## begin Exercise data

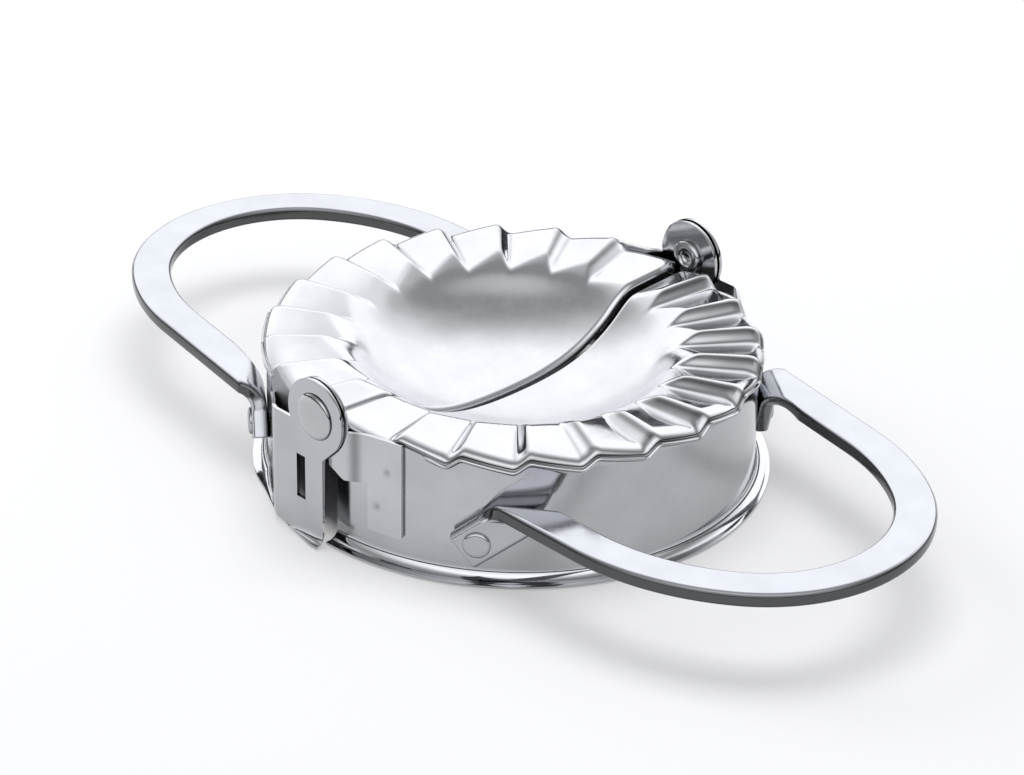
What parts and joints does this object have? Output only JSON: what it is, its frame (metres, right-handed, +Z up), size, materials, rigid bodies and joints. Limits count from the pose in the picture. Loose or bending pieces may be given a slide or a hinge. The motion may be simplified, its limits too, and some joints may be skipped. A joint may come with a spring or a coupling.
{
  "type": "empanada press",
  "caption": "Hand press for filled pastry: two crimped steel half shells with loop handles fold on a hinge line to crimp and cut a round of dough.",
  "frame": {"origin": "on the bench, under the middle of the press laid open", "axes": "+X from the hinge line to the right handle, +Y along the hinge line away from the viewer, +Z up"},
  "size_m": [0.1616, 0.086, 0.0287],
  "materials": {
    "sheet_steel": "polished stainless sheet",
    "bar_steel": "polished stainless bar",
    "rivet_steel": "plain bright steel"
  },
  "bodies": {
    "left_half": {"left_shell": "sheet_steel", "left_hinge_strap": "sheet_steel", "front_hinge_rivet": "rivet_steel", "back_hinge_rivet": "rivet_steel", "front_hinge_washer": "rivet_steel", "back_hinge_washer": "rivet_steel", "left_handle": "bar_steel", "left_handle_front_rivet": "rivet_steel", "left_handle_back_rivet": "rivet_steel"},
    "right_half": {"right_shell": "sheet_steel", "right_hinge_strap": "sheet_steel", "right_handle": "bar_steel", "right_handle_front_rivet": "rivet_steel", "right_handle_back_rivet": "rivet_steel"}
  },
  "joints": [
    {"name": "fold", "type": "hinge", "parent": "left_half", "child": "right_half", "pos_m": [0, 0, 0.0225], "axis": [0, -1, 0], "range_deg": [0, 180]}
  ]
}
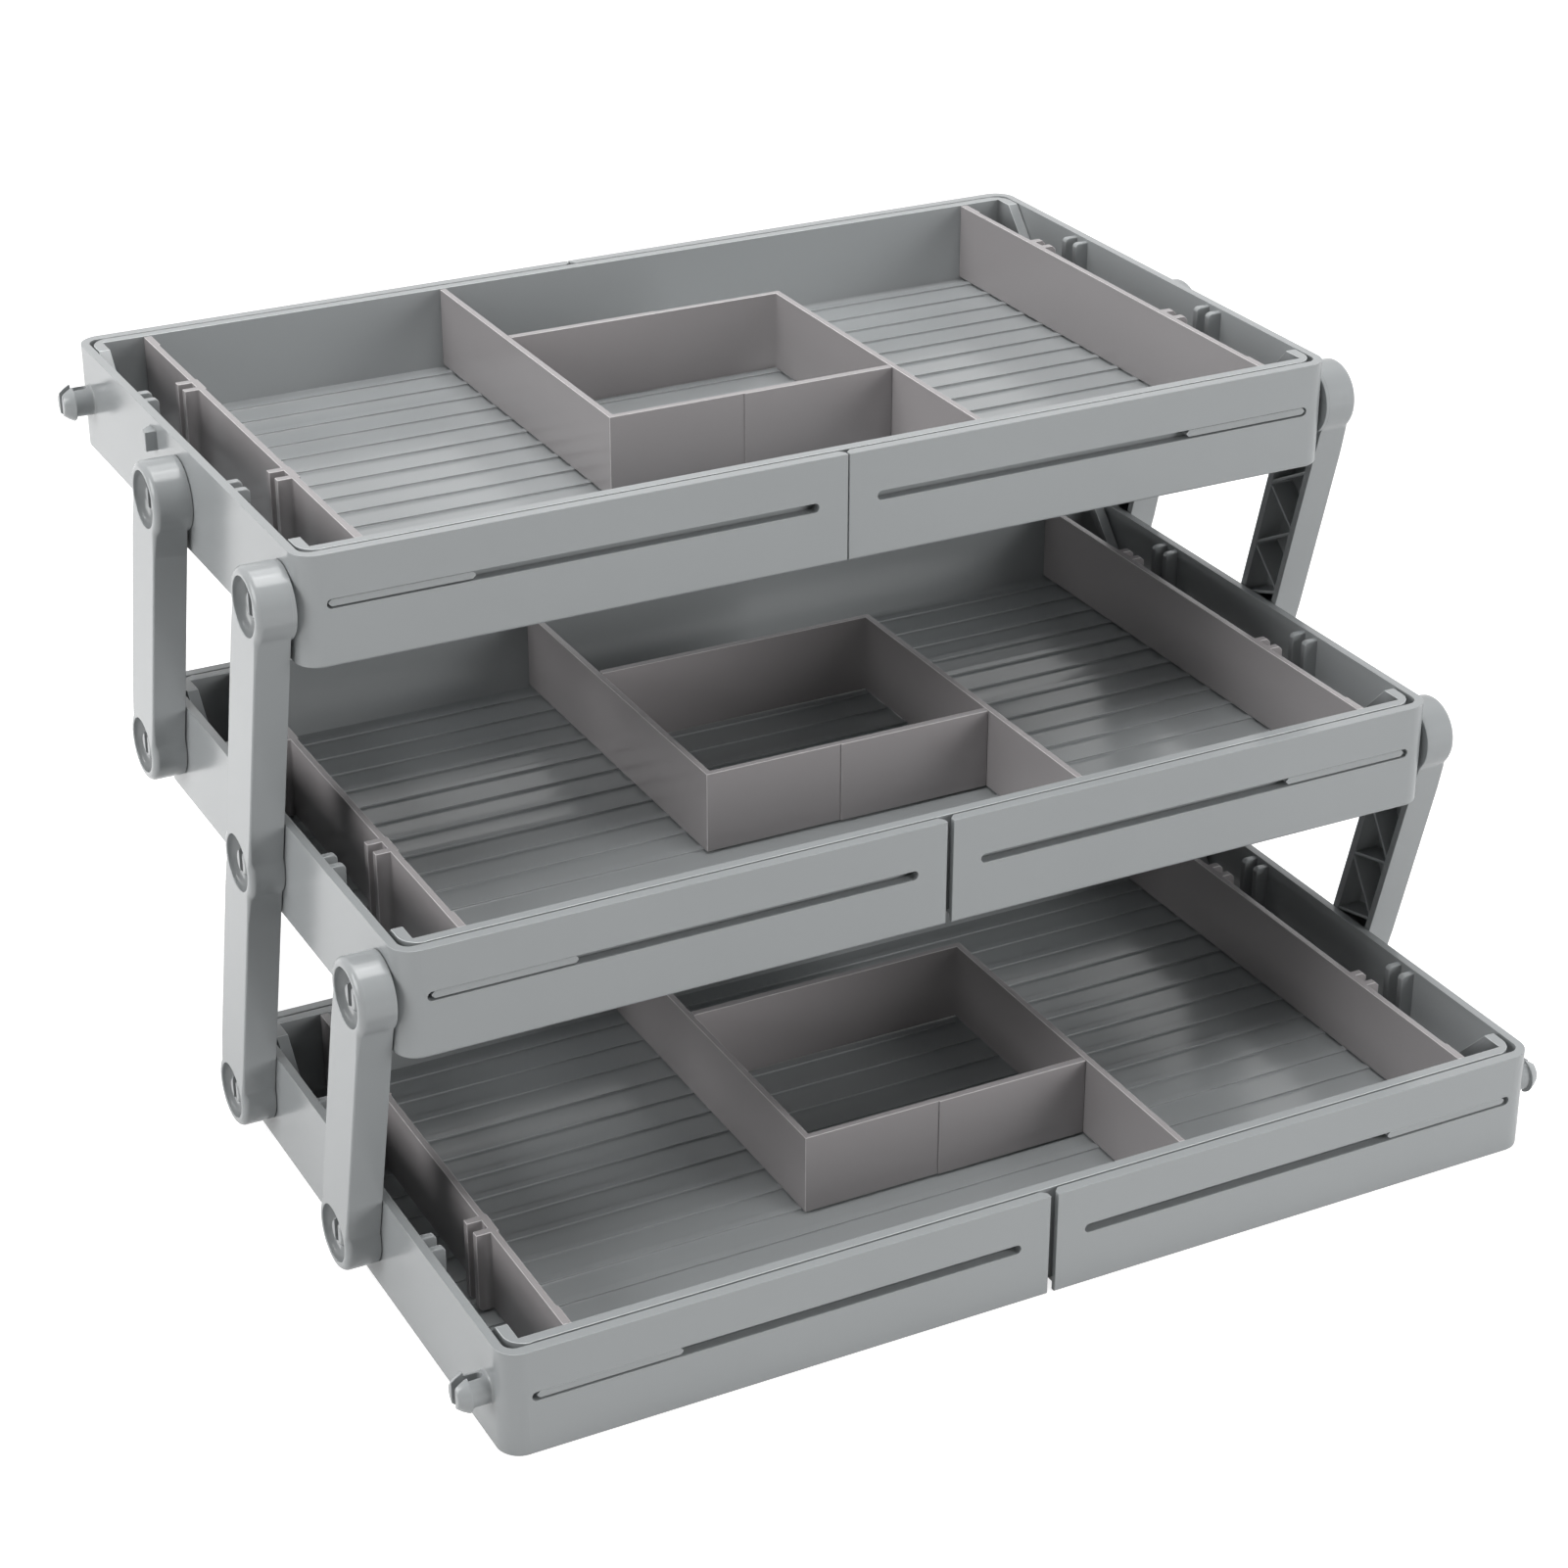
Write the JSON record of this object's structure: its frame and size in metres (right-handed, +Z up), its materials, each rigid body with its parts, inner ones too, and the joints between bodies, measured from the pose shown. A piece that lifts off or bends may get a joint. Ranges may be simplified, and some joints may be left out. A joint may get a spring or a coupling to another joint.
{
  "type": "expandable drawer organizer",
  "caption": "Tiered cantilever organizer with ribbed trays that widen by sliding end sleeves, with movable dividers and pivoting side links.",
  "frame": {"origin": "on the plane that the part stands on, under the middle tray's centre, which is the centre of the whole part's box seen from above", "axes": "+X along the trays, +Y to the back, which is where the upper tiers step to, +Z up"},
  "size_m": [0.3596, 0.3226, 0.213],
  "materials": {
    "body": "satin moulded",
    "divider": "smooth moulded"
  },
  "bodies": {
    "bottom_tray": {"bottom_tray": "body"},
    "bottom_left_sleeve": {"bottom_left_sleeve": "body"},
    "bottom_right_sleeve": {"bottom_right_sleeve": "body"},
    "bottom_left_divider": {"bottom_left_divider": "divider"},
    "bottom_right_divider": {"bottom_right_divider": "divider"},
    "bottom_left_angle_divider": {"bottom_left_angle_divider": "divider"},
    "bottom_right_angle_divider": {"bottom_right_angle_divider": "divider"},
    "middle_tray": {"middle_tray": "body"},
    "middle_left_sleeve": {"middle_left_sleeve": "body"},
    "middle_right_sleeve": {"middle_right_sleeve": "body"},
    "middle_left_divider": {"middle_left_divider": "divider"},
    "middle_right_divider": {"middle_right_divider": "divider"},
    "middle_left_angle_divider": {"middle_left_angle_divider": "divider"},
    "middle_right_angle_divider": {"middle_right_angle_divider": "divider"},
    "top_tray": {"top_tray": "body"},
    "top_left_sleeve": {"top_left_sleeve": "body"},
    "top_right_sleeve": {"top_right_sleeve": "body"},
    "top_left_divider": {"top_left_divider": "divider"},
    "top_right_divider": {"top_right_divider": "divider"},
    "top_left_angle_divider": {"top_left_angle_divider": "divider"},
    "top_right_angle_divider": {"top_right_angle_divider": "divider"},
    "left_long_link": {"left_long_link": "body"},
    "left_lower_short_link": {"left_lower_short_link": "body"},
    "left_upper_short_link": {"left_upper_short_link": "body"},
    "right_long_link": {"right_long_link": "body"},
    "right_lower_short_link": {"right_lower_short_link": "body"},
    "right_upper_short_link": {"right_upper_short_link": "body"}
  },
  "joints": [
    {"name": "left_extend", "type": "slide", "parent": "bottom_tray", "child": "bottom_left_sleeve", "axis": [-1, 0, 0], "range_m": [0, 0.105]},
    {"name": "right_extend", "type": "slide", "parent": "bottom_tray", "child": "bottom_right_sleeve", "axis": [1, 0, 0], "range_m": [0, 0.105]},
    {"name": "fold", "type": "hinge", "parent": "bottom_left_sleeve", "child": "left_long_link", "pos_m": [0, 0.02373, 0.0173], "axis": [1, 0, 0], "range_deg": [0, 53.75]},
    {"name": "middle_left_level", "type": "hinge", "parent": "left_long_link", "child": "middle_left_sleeve", "pos_m": [0, 0, 0.10712], "axis": [1, 0, 0], "range_deg": [-53.75, 0]},
    {"name": "top_left_level", "type": "hinge", "parent": "left_long_link", "child": "top_left_sleeve", "pos_m": [0, -0.02373, 0.19695], "axis": [1, 0, 0], "range_deg": [-53.75, 0]},
    {"name": "left_lower_short_turn", "type": "hinge", "parent": "bottom_left_sleeve", "child": "left_lower_short_link", "pos_m": [0, -0.06277, 0.0173], "axis": [1, 0, 0], "range_deg": [0, 53.75]},
    {"name": "left_upper_short_turn", "type": "hinge", "parent": "middle_left_sleeve", "child": "left_upper_short_link", "pos_m": [0, 0.0865, 0.10712], "axis": [1, 0, 0], "range_deg": [0, 53.75]},
    {"name": "middle_tray_run", "type": "slide", "parent": "middle_left_sleeve", "child": "middle_tray", "axis": [1, 0, 0], "range_m": [0, 0.105]},
    {"name": "top_tray_run", "type": "slide", "parent": "top_left_sleeve", "child": "top_tray", "axis": [1, 0, 0], "range_m": [0, 0.105]},
    {"name": "middle_right_extend", "type": "slide", "parent": "middle_tray", "child": "middle_right_sleeve", "axis": [1, 0, 0], "range_m": [0, 0.105]},
    {"name": "top_right_extend", "type": "slide", "parent": "top_tray", "child": "top_right_sleeve", "axis": [1, 0, 0], "range_m": [0, 0.105]},
    {"name": "right_long_turn", "type": "hinge", "parent": "bottom_right_sleeve", "child": "right_long_link", "pos_m": [0, 0.02373, 0.0173], "axis": [1, 0, 0], "range_deg": [0, 53.75]},
    {"name": "right_lower_short_turn", "type": "hinge", "parent": "bottom_right_sleeve", "child": "right_lower_short_link", "pos_m": [0, -0.06277, 0.0173], "axis": [1, 0, 0], "range_deg": [0, 53.75]},
    {"name": "right_upper_short_turn", "type": "hinge", "parent": "middle_right_sleeve", "child": "right_upper_short_link", "pos_m": [0, 0.0865, 0.10712], "axis": [1, 0, 0], "range_deg": [0, 53.75]},
    {"name": "bottom_left_divider_slide", "type": "slide", "parent": "bottom_tray", "child": "bottom_left_divider", "axis": [-1, 0, 0], "range_m": [-0.048, 0.0075]},
    {"name": "bottom_left_angle_divider_slide", "type": "slide", "parent": "bottom_tray", "child": "bottom_left_angle_divider", "axis": [-1, 0, 0], "range_m": [0, 0.047]},
    {"name": "bottom_right_divider_slide", "type": "slide", "parent": "bottom_tray", "child": "bottom_right_divider", "axis": [1, 0, 0], "range_m": [-0.048, 0.0075]},
    {"name": "bottom_right_angle_divider_slide", "type": "slide", "parent": "bottom_tray", "child": "bottom_right_angle_divider", "axis": [1, 0, 0], "range_m": [0, 0.047]},
    {"name": "middle_left_divider_slide", "type": "slide", "parent": "middle_tray", "child": "middle_left_divider", "axis": [-1, 0, 0], "range_m": [-0.048, 0.0075]},
    {"name": "middle_left_angle_divider_slide", "type": "slide", "parent": "middle_tray", "child": "middle_left_angle_divider", "axis": [-1, 0, 0], "range_m": [0, 0.047]},
    {"name": "middle_right_divider_slide", "type": "slide", "parent": "middle_tray", "child": "middle_right_divider", "axis": [1, 0, 0], "range_m": [-0.048, 0.0075]},
    {"name": "middle_right_angle_divider_slide", "type": "slide", "parent": "middle_tray", "child": "middle_right_angle_divider", "axis": [1, 0, 0], "range_m": [0, 0.047]},
    {"name": "top_left_divider_slide", "type": "slide", "parent": "top_tray", "child": "top_left_divider", "axis": [-1, 0, 0], "range_m": [-0.048, 0.0075]},
    {"name": "top_left_angle_divider_slide", "type": "slide", "parent": "top_tray", "child": "top_left_angle_divider", "axis": [-1, 0, 0], "range_m": [0, 0.047]},
    {"name": "top_right_divider_slide", "type": "slide", "parent": "top_tray", "child": "top_right_divider", "axis": [1, 0, 0], "range_m": [-0.048, 0.0075]},
    {"name": "top_right_angle_divider_slide", "type": "slide", "parent": "top_tray", "child": "top_right_angle_divider", "axis": [1, 0, 0], "range_m": [0, 0.047]}
  ],
  "couplings": [
    {"joint": "middle_left_level", "follows": "fold", "ratio": -1},
    {"joint": "top_left_level", "follows": "fold", "ratio": -1},
    {"joint": "left_lower_short_turn", "follows": "fold", "ratio": 1},
    {"joint": "left_upper_short_turn", "follows": "fold", "ratio": 1},
    {"joint": "right_long_turn", "follows": "fold", "ratio": 1},
    {"joint": "right_lower_short_turn", "follows": "fold", "ratio": 1},
    {"joint": "right_upper_short_turn", "follows": "fold", "ratio": 1},
    {"joint": "middle_tray_run", "follows": "left_extend", "ratio": 1},
    {"joint": "top_tray_run", "follows": "left_extend", "ratio": 1},
    {"joint": "middle_right_extend", "follows": "right_extend", "ratio": 1},
    {"joint": "top_right_extend", "follows": "right_extend", "ratio": 1}
  ]
}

## end Exercise data

State the number of lines holding the word "joints" in the listing. Add nothing else.

■ The answer ■
4